--- AIM ---
What follows is a listing; give it again exactly, in its entirety.

--- TASK MATERIAL ---
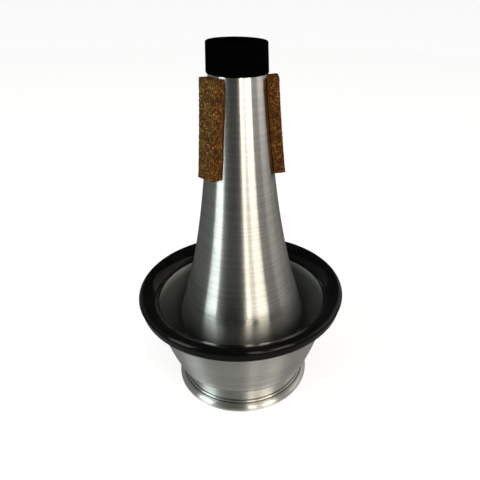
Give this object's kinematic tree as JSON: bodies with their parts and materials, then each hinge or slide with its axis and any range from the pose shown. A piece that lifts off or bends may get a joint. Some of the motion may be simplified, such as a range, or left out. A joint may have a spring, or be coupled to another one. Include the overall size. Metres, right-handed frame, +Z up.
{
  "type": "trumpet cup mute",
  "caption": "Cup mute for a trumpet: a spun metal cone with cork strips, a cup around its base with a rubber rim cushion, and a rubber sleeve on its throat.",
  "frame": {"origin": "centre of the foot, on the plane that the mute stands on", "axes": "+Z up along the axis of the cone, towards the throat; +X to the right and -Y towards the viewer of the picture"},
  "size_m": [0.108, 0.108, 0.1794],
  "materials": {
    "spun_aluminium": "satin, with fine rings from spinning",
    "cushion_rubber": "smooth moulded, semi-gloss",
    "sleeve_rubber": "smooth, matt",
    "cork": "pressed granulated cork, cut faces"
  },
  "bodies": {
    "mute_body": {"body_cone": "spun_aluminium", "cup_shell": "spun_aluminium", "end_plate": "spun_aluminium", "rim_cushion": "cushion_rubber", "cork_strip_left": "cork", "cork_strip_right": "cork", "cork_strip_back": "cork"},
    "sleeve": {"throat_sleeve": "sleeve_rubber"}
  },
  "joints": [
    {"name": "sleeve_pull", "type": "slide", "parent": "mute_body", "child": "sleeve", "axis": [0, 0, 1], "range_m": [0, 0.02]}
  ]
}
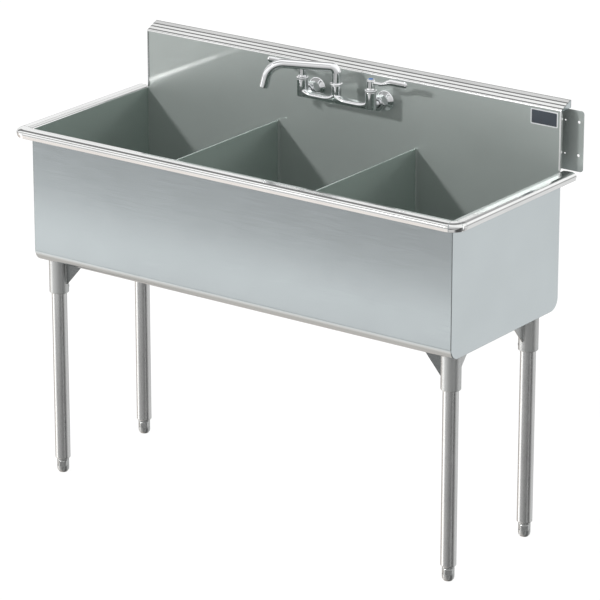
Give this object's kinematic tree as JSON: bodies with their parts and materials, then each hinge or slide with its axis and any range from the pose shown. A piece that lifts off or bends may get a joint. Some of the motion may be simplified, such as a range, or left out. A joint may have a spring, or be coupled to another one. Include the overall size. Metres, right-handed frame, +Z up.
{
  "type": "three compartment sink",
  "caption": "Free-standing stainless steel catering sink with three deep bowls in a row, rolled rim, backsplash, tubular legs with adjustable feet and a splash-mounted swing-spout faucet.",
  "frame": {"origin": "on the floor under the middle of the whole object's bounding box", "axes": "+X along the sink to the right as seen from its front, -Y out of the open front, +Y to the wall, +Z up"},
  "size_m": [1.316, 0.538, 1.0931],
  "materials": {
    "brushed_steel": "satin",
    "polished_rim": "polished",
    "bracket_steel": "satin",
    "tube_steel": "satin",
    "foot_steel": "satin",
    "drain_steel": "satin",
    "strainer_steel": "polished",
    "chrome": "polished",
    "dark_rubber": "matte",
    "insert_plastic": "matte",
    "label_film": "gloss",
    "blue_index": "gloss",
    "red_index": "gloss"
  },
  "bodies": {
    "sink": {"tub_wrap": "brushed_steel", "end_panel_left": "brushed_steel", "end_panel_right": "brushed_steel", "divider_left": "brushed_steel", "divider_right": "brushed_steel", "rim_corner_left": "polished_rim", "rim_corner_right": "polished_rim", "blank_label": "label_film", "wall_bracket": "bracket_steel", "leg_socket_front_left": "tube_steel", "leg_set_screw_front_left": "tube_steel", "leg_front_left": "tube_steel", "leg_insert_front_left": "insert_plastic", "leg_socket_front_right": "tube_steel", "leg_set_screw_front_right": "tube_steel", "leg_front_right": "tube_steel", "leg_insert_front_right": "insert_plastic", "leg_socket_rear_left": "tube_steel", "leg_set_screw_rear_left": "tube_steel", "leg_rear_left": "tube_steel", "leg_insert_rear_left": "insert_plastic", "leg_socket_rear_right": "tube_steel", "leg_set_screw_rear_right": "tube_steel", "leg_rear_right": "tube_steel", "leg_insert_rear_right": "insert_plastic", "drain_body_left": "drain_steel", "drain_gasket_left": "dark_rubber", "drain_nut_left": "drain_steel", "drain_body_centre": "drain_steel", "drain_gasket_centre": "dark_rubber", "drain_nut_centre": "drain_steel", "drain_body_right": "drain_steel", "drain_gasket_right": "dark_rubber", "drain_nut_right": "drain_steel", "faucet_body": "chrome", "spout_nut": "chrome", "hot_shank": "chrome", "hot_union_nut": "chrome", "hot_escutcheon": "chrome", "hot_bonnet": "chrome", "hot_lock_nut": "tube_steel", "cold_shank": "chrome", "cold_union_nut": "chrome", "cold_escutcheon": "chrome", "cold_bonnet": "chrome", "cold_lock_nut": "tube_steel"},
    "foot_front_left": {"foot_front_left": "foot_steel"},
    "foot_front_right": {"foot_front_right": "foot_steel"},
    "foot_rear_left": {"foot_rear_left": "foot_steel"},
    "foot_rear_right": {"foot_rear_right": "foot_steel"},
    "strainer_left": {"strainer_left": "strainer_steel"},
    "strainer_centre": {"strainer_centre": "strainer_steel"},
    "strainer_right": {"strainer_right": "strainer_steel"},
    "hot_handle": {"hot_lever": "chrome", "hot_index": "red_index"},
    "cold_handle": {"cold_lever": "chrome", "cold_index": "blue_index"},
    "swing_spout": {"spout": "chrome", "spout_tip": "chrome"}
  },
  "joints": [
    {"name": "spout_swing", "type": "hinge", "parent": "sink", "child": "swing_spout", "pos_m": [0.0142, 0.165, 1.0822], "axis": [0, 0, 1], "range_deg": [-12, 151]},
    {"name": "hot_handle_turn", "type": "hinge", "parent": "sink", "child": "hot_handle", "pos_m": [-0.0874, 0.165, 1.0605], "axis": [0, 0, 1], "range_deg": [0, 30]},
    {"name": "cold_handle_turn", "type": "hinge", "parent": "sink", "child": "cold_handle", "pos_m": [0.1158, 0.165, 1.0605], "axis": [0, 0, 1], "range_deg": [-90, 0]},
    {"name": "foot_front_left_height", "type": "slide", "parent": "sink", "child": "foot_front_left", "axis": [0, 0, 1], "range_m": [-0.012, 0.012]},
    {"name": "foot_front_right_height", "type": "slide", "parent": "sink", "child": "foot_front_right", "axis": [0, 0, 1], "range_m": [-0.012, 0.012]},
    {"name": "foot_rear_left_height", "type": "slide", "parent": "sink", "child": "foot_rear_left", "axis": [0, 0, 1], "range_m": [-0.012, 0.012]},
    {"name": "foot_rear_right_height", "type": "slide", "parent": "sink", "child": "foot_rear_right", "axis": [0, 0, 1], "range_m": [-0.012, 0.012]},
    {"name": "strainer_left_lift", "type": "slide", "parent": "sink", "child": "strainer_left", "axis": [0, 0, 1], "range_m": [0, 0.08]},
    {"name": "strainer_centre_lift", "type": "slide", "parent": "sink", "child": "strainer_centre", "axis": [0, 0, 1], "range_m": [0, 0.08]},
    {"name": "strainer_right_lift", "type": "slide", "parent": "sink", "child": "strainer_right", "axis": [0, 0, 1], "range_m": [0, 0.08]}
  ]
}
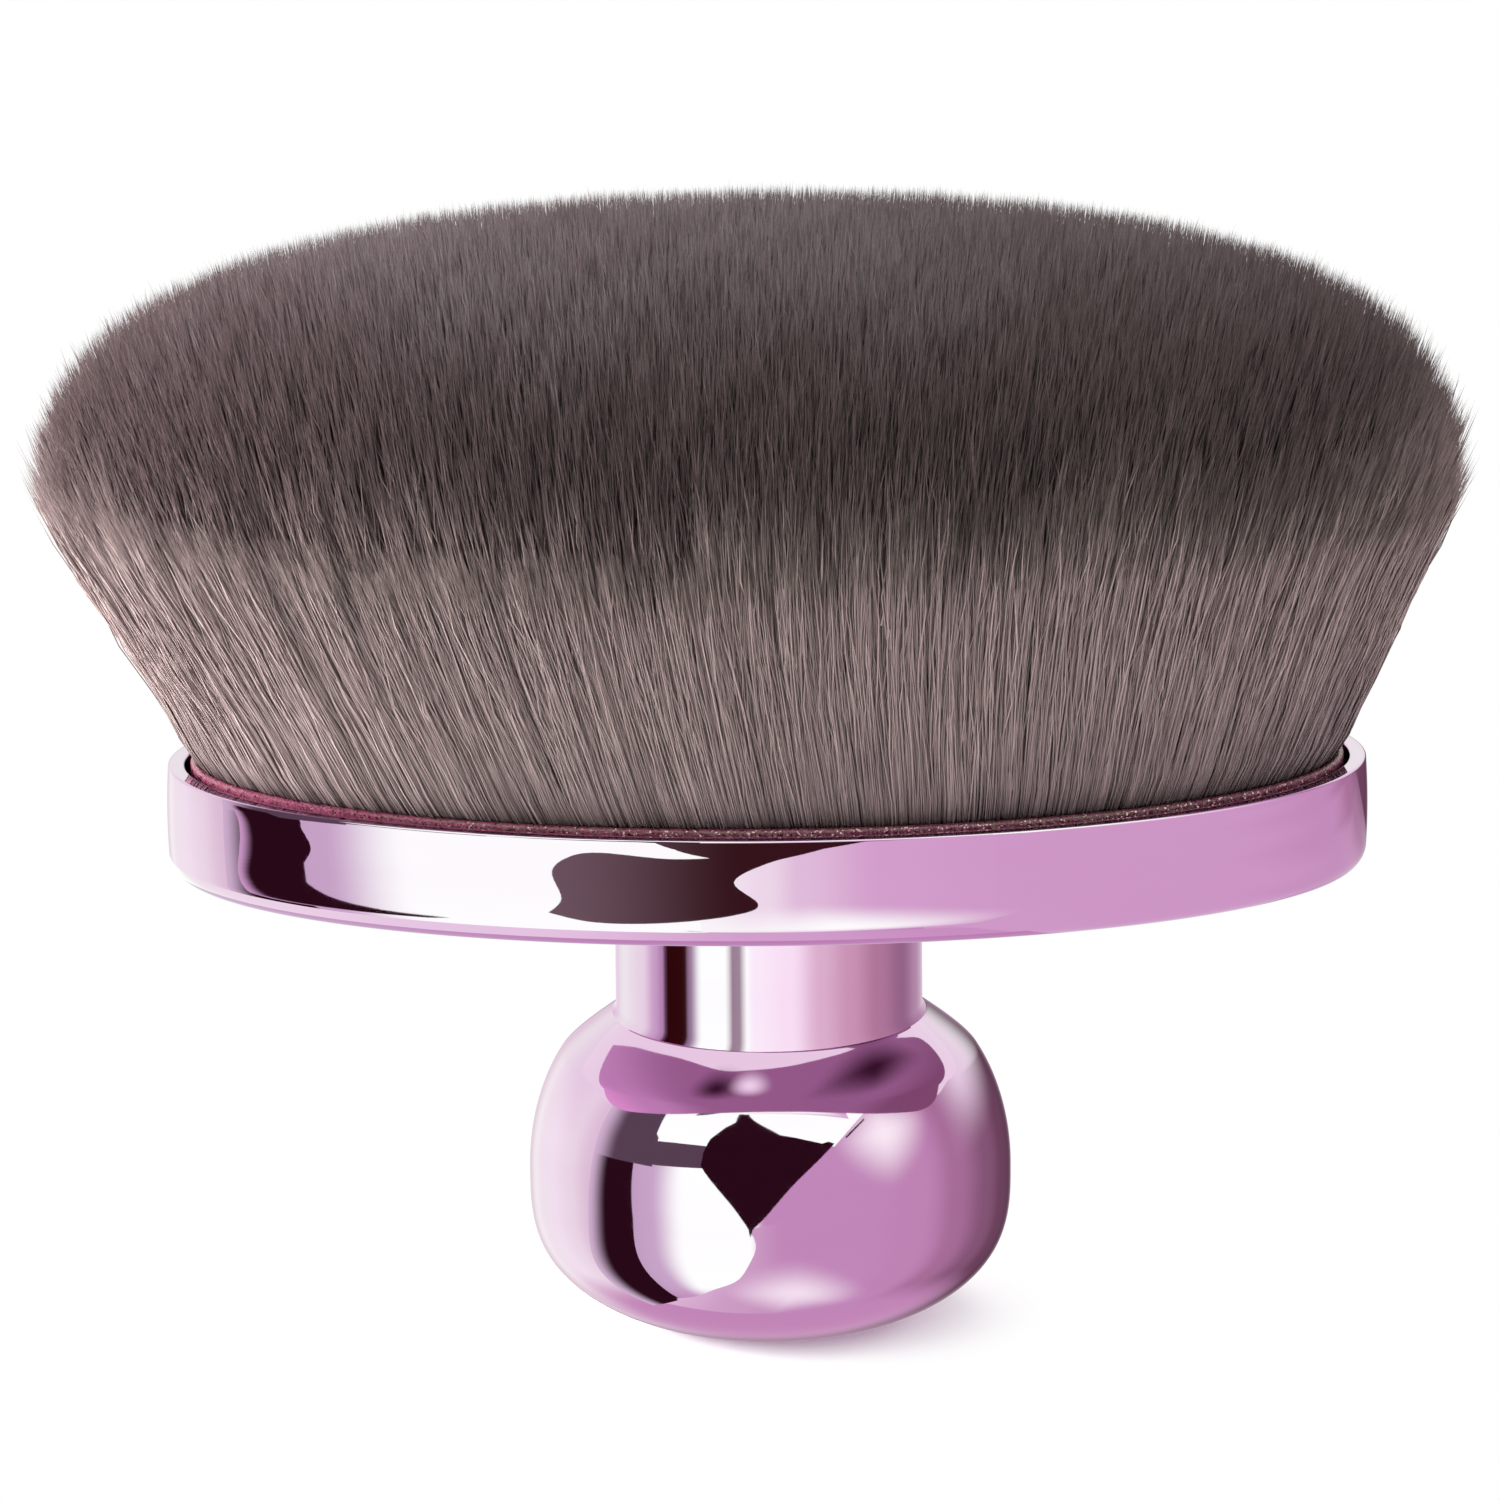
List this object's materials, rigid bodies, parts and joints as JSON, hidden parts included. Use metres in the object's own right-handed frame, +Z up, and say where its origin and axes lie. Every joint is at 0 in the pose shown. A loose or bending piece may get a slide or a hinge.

--- THE SOLUTION ---
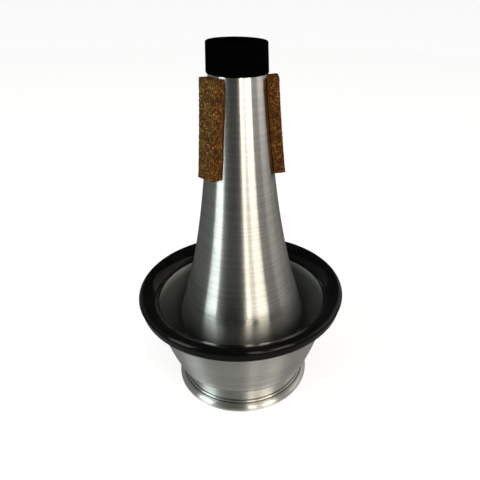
Give this object's kinematic tree as JSON: bodies with their parts and materials, then each hinge or slide with its axis and any range from the pose shown. A piece that lifts off or bends may get a joint. Some of the motion may be simplified, such as a range, or left out. A joint may have a spring, or be coupled to another one. Include the overall size. Metres, right-handed frame, +Z up.
{
  "type": "trumpet cup mute",
  "caption": "Cup mute for a trumpet: a spun metal cone with cork strips, a cup around its base with a rubber rim cushion, and a rubber sleeve on its throat.",
  "frame": {"origin": "centre of the foot, on the plane that the mute stands on", "axes": "+Z up along the axis of the cone, towards the throat; +X to the right and -Y towards the viewer of the picture"},
  "size_m": [0.108, 0.108, 0.1794],
  "materials": {
    "spun_aluminium": "satin, with fine rings from spinning",
    "cushion_rubber": "smooth moulded, semi-gloss",
    "sleeve_rubber": "smooth, matt",
    "cork": "pressed granulated cork, cut faces"
  },
  "bodies": {
    "mute_body": {"body_cone": "spun_aluminium", "cup_shell": "spun_aluminium", "end_plate": "spun_aluminium", "rim_cushion": "cushion_rubber", "cork_strip_left": "cork", "cork_strip_right": "cork", "cork_strip_back": "cork"},
    "sleeve": {"throat_sleeve": "sleeve_rubber"}
  },
  "joints": [
    {"name": "sleeve_pull", "type": "slide", "parent": "mute_body", "child": "sleeve", "axis": [0, 0, 1], "range_m": [0, 0.02]}
  ]
}
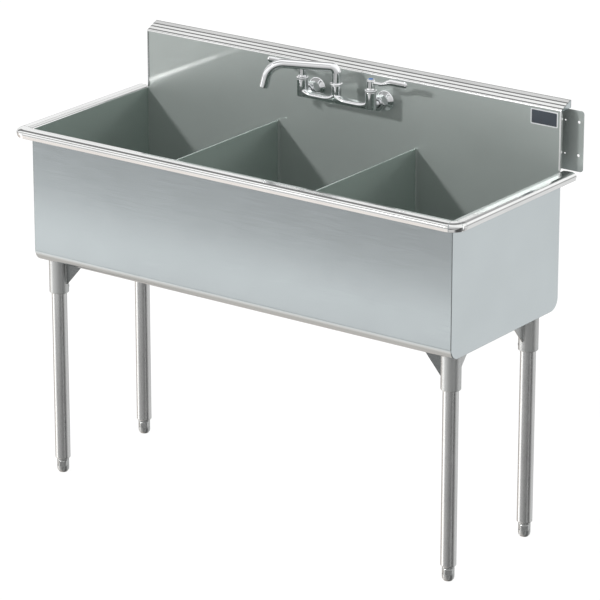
Give this object's kinematic tree as JSON: bodies with their parts and materials, then each hinge or slide with its axis and any range from the pose shown. A piece that lifts off or bends may get a joint. Some of the motion may be simplified, such as a range, or left out. A joint may have a spring, or be coupled to another one. Include the overall size. Metres, right-handed frame, +Z up.
{
  "type": "three compartment sink",
  "caption": "Free-standing stainless steel catering sink with three deep bowls in a row, rolled rim, backsplash, tubular legs with adjustable feet and a splash-mounted swing-spout faucet.",
  "frame": {"origin": "on the floor under the middle of the whole object's bounding box", "axes": "+X along the sink to the right as seen from its front, -Y out of the open front, +Y to the wall, +Z up"},
  "size_m": [1.316, 0.538, 1.0931],
  "materials": {
    "brushed_steel": "satin",
    "polished_rim": "polished",
    "bracket_steel": "satin",
    "tube_steel": "satin",
    "foot_steel": "satin",
    "drain_steel": "satin",
    "strainer_steel": "polished",
    "chrome": "polished",
    "dark_rubber": "matte",
    "insert_plastic": "matte",
    "label_film": "gloss",
    "blue_index": "gloss",
    "red_index": "gloss"
  },
  "bodies": {
    "sink": {"tub_wrap": "brushed_steel", "end_panel_left": "brushed_steel", "end_panel_right": "brushed_steel", "divider_left": "brushed_steel", "divider_right": "brushed_steel", "rim_corner_left": "polished_rim", "rim_corner_right": "polished_rim", "blank_label": "label_film", "wall_bracket": "bracket_steel", "leg_socket_front_left": "tube_steel", "leg_set_screw_front_left": "tube_steel", "leg_front_left": "tube_steel", "leg_insert_front_left": "insert_plastic", "leg_socket_front_right": "tube_steel", "leg_set_screw_front_right": "tube_steel", "leg_front_right": "tube_steel", "leg_insert_front_right": "insert_plastic", "leg_socket_rear_left": "tube_steel", "leg_set_screw_rear_left": "tube_steel", "leg_rear_left": "tube_steel", "leg_insert_rear_left": "insert_plastic", "leg_socket_rear_right": "tube_steel", "leg_set_screw_rear_right": "tube_steel", "leg_rear_right": "tube_steel", "leg_insert_rear_right": "insert_plastic", "drain_body_left": "drain_steel", "drain_gasket_left": "dark_rubber", "drain_nut_left": "drain_steel", "drain_body_centre": "drain_steel", "drain_gasket_centre": "dark_rubber", "drain_nut_centre": "drain_steel", "drain_body_right": "drain_steel", "drain_gasket_right": "dark_rubber", "drain_nut_right": "drain_steel", "faucet_body": "chrome", "spout_nut": "chrome", "hot_shank": "chrome", "hot_union_nut": "chrome", "hot_escutcheon": "chrome", "hot_bonnet": "chrome", "hot_lock_nut": "tube_steel", "cold_shank": "chrome", "cold_union_nut": "chrome", "cold_escutcheon": "chrome", "cold_bonnet": "chrome", "cold_lock_nut": "tube_steel"},
    "foot_front_left": {"foot_front_left": "foot_steel"},
    "foot_front_right": {"foot_front_right": "foot_steel"},
    "foot_rear_left": {"foot_rear_left": "foot_steel"},
    "foot_rear_right": {"foot_rear_right": "foot_steel"},
    "strainer_left": {"strainer_left": "strainer_steel"},
    "strainer_centre": {"strainer_centre": "strainer_steel"},
    "strainer_right": {"strainer_right": "strainer_steel"},
    "hot_handle": {"hot_lever": "chrome", "hot_index": "red_index"},
    "cold_handle": {"cold_lever": "chrome", "cold_index": "blue_index"},
    "swing_spout": {"spout": "chrome", "spout_tip": "chrome"}
  },
  "joints": [
    {"name": "spout_swing", "type": "hinge", "parent": "sink", "child": "swing_spout", "pos_m": [0.0142, 0.165, 1.0822], "axis": [0, 0, 1], "range_deg": [-12, 151]},
    {"name": "hot_handle_turn", "type": "hinge", "parent": "sink", "child": "hot_handle", "pos_m": [-0.0874, 0.165, 1.0605], "axis": [0, 0, 1], "range_deg": [0, 30]},
    {"name": "cold_handle_turn", "type": "hinge", "parent": "sink", "child": "cold_handle", "pos_m": [0.1158, 0.165, 1.0605], "axis": [0, 0, 1], "range_deg": [-90, 0]},
    {"name": "foot_front_left_height", "type": "slide", "parent": "sink", "child": "foot_front_left", "axis": [0, 0, 1], "range_m": [-0.012, 0.012]},
    {"name": "foot_front_right_height", "type": "slide", "parent": "sink", "child": "foot_front_right", "axis": [0, 0, 1], "range_m": [-0.012, 0.012]},
    {"name": "foot_rear_left_height", "type": "slide", "parent": "sink", "child": "foot_rear_left", "axis": [0, 0, 1], "range_m": [-0.012, 0.012]},
    {"name": "foot_rear_right_height", "type": "slide", "parent": "sink", "child": "foot_rear_right", "axis": [0, 0, 1], "range_m": [-0.012, 0.012]},
    {"name": "strainer_left_lift", "type": "slide", "parent": "sink", "child": "strainer_left", "axis": [0, 0, 1], "range_m": [0, 0.08]},
    {"name": "strainer_centre_lift", "type": "slide", "parent": "sink", "child": "strainer_centre", "axis": [0, 0, 1], "range_m": [0, 0.08]},
    {"name": "strainer_right_lift", "type": "slide", "parent": "sink", "child": "strainer_right", "axis": [0, 0, 1], "range_m": [0, 0.08]}
  ]
}
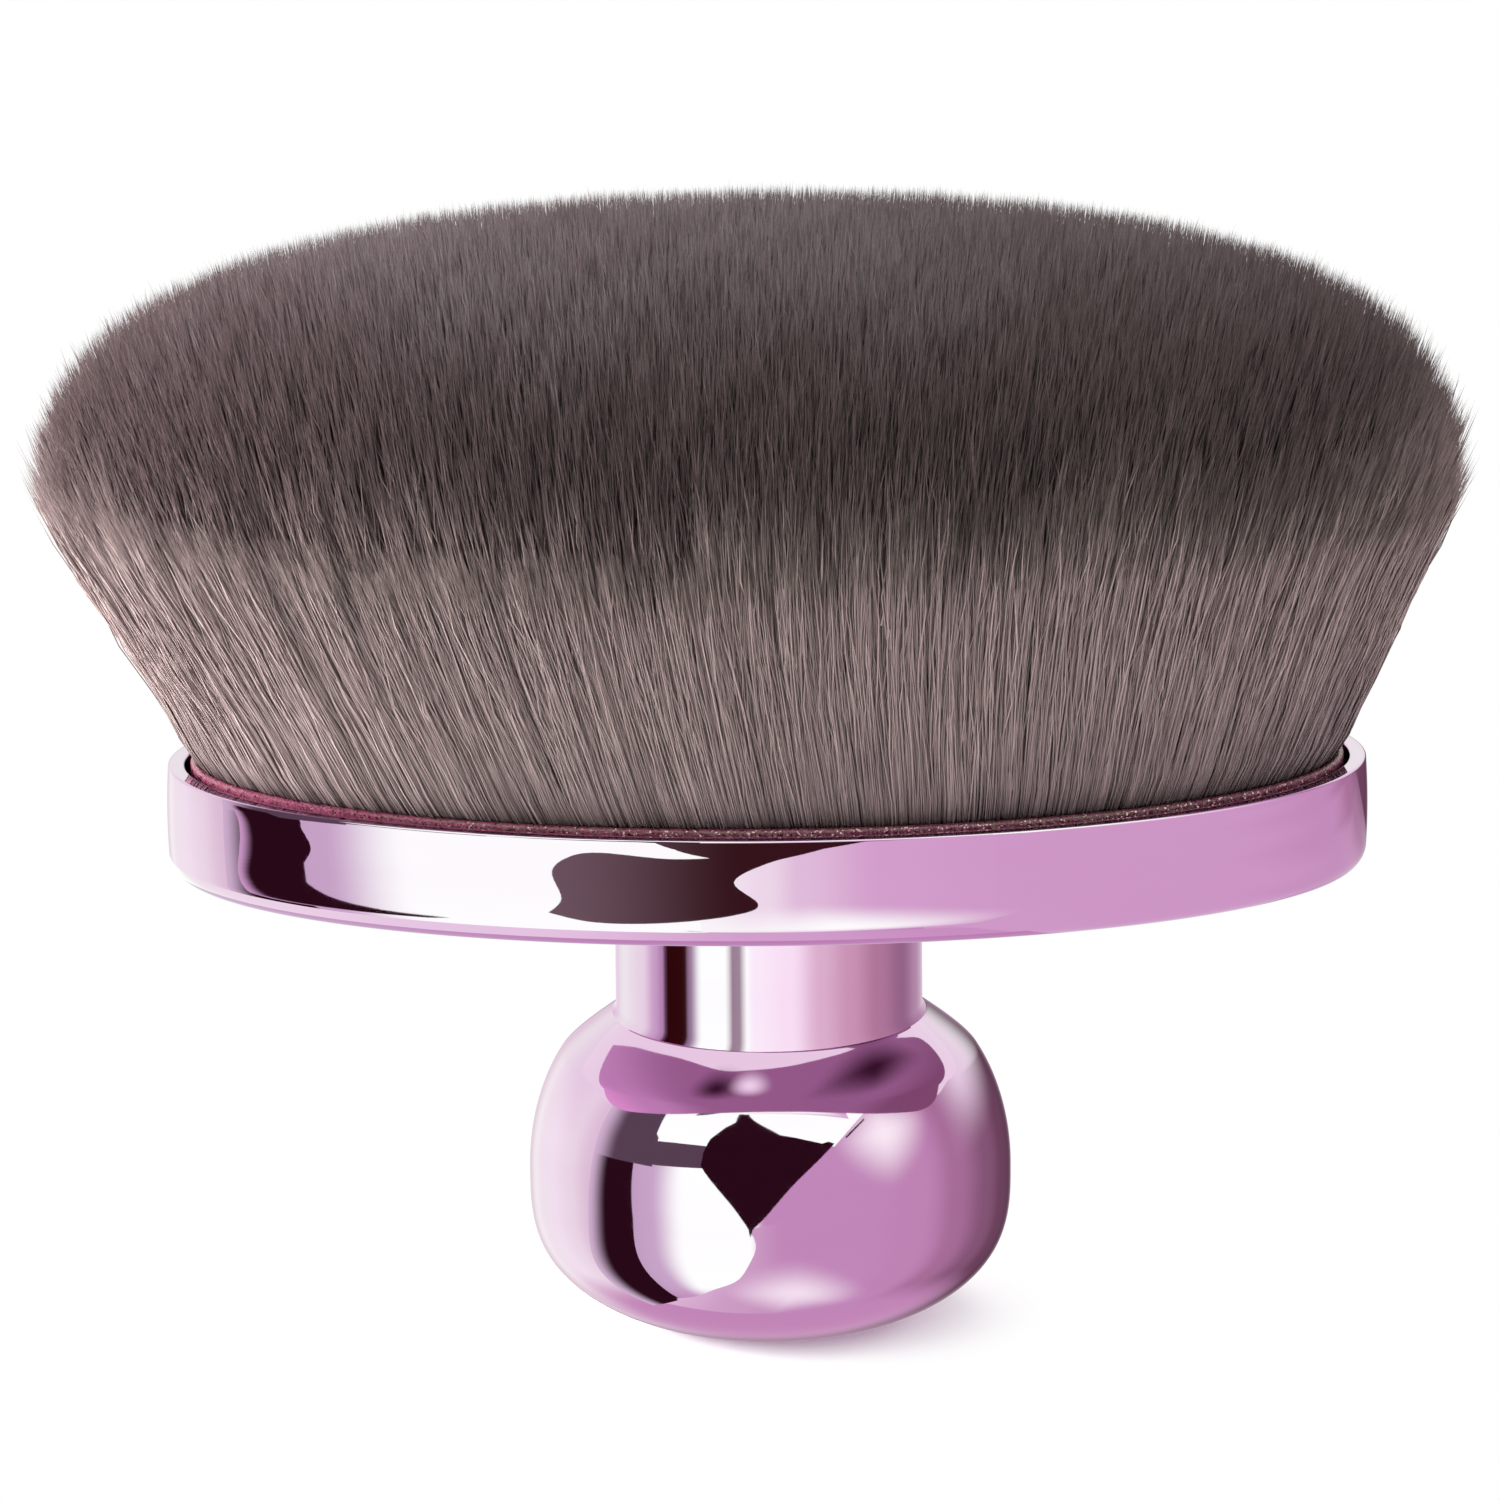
List this object's materials, rigid bodies, parts and joints as JSON, hidden parts included. Use metres in the object's own right-handed frame, +Z up, and say where its origin and axes lie. Every joint is at 0 in the pose shown. A loose or bending piece may get a slide or a hinge.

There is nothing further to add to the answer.